I don't know if I should really say this, but it's too late because I'm just about to: Lionhearts were really depressingly bad and my favourite part of their gig was when the singer defiantly ripped his mic off the stand to further emphasise the ....emphasisness of their performance, only for it to disconnect from the cable and improve the overall sound quality by approximately twenty-five per cent. (Actually my real favourite part was when one of the bullet-headed fans they had taxied over from Cardiff barged past me on the way back from the bar and spilt most of his pint across the floor. Hopefully he learnt that sometimes it pays to have manners, but I expect he will just shove harder next time.)

My third favourite part was when they said they had a song called "Dirty Rotten Scoundrel". It would have been a brilliant joke, but it didn't make a brilliant song.

The Jelas, though, do make brilliant songs! In abundance! Not only that but they are the nicest, funnest, funniest band we have ever played with. They seem like the sort of band who have ideas thick and fast, and just put them all together until they run out of room, making a skronky collage out of musical pipe-cleaners. We got on too, as bands, which is not a completely freak occurance, but it is definitely the first time that a band has been so sociable with us, and it was great!
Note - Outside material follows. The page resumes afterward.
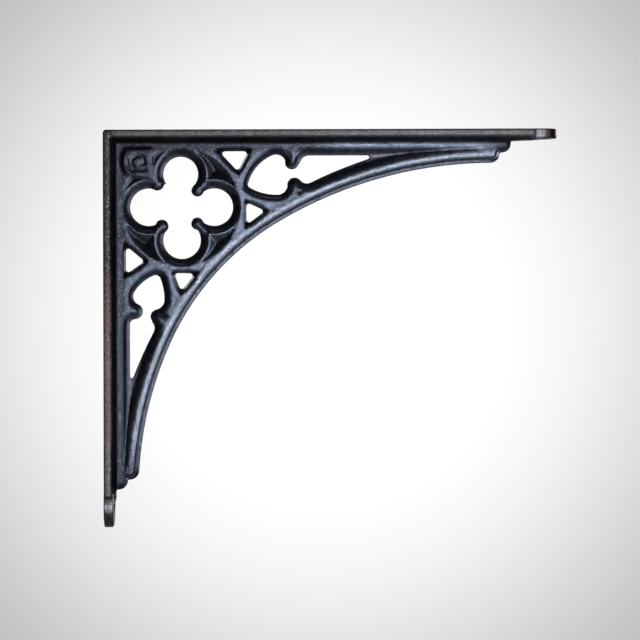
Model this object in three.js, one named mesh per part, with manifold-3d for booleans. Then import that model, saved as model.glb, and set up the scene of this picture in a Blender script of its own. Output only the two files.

We went on last and played alright. It was quite hard to be excited about it but I didn't play as many wrong notes as usual and Bert said something funny about Children In Need. He also wore his SPECIAL t-shirt, which might have been good but for me it was an anti-climax because I couldn't really see it. But despite playing Every Song We Have, it seemed to go by just as quickly as usual and if we'd had any more songs I would quite like to have played them (although no-one was exactly screaming for an encore). Bert's cousin who was once in a good band called The Danans said that I was a good guitarist, and that I used my little finger a lot, which I hadn't thought about before and won't ever again.

I got back to see the end of Children In Need (they were struggling to reach last year's total) and no-one had said anything nice about my new song.